Por supuesto, no se trataba más que de un videojuego, pero no había nada de estúpido ni de banal en ello. Meier también presentaba una visión teleológica y lineal de la historia, pero en ella la democracia liberal era solo un paso más y un paso en verdad problemático. No solo no servía para resolver las contradicciones, sino que las multiplicaba, como multiplicaba las revueltas, la insatisfacción popular y las recesiones económicas.

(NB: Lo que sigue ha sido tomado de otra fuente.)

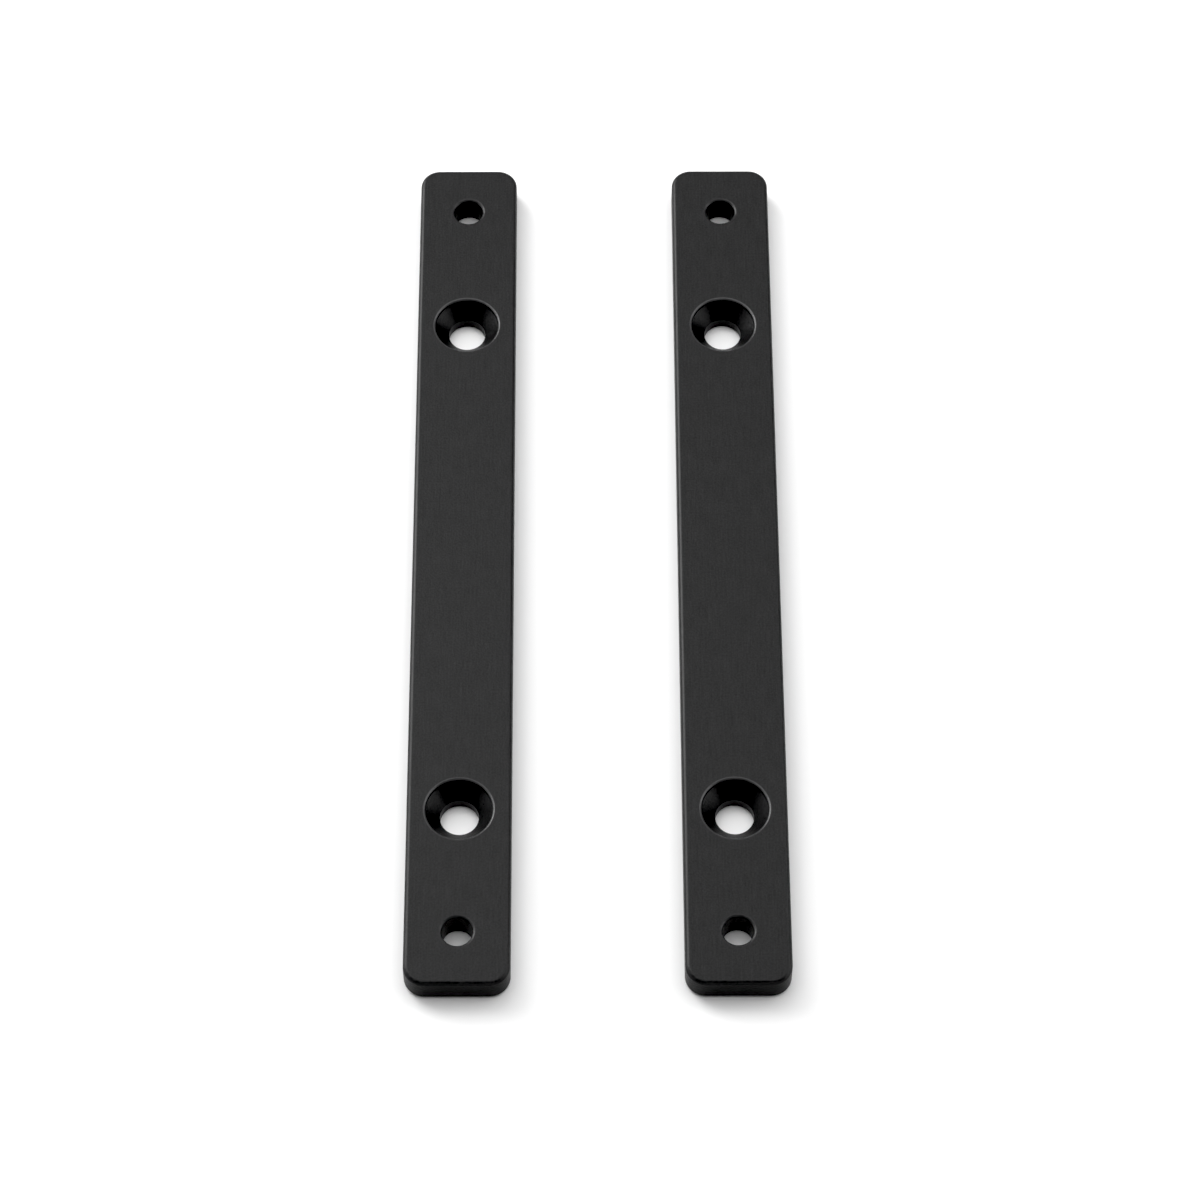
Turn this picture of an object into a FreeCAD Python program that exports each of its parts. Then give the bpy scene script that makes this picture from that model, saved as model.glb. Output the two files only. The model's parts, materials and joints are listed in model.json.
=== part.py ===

Mucho mejor, dónde iba a parar, una buena dictadura expansionista o, llegados al fin del juego, la apelación al fanatismo, que no tendría por qué ser religioso pero que funcionaba de maravilla, incorporando además —y esa es la base de todo movimiento del espíritu según Hegel y, anteriormente, Fichte— las ventajas científicas de la democracia liberal, esas mismas que Fukuyama atribuía solo a su sistema como si en la Alemania nazi se comunicaran por señales de humo.
Si Meier hubiera preferido publicar en The National Interest en vez de hacerse millonario invadiendo PC, ahora estaría hinchándose a dar entrevistas y charlas. ¿Cómo vio usted tan claro en 1996 que el fanatismo era la gran amenaza del futuro, cuando Al Qaeda no existía como no existía el ISIS y el populismo andaba en pañales, con Aznar y Chaves sonriendo juntos en las cumbres iberoamericanas? Puede que Meier tuviera respuesta y puede que no. Puede, simplemente, que se limitara a contestar: «Es que a lo mejor no es la gran amenaza del futuro, a lo mejor esta entrevista, dentro de quince años, resulta ridícula… A lo mejor todos nos hemos empeñado en acabar las cosas casi antes de empezarlas».
Y, después de todo, quizá habría que darle la razón. Más, al menos, que al dubitativo y encogido Fukuyama.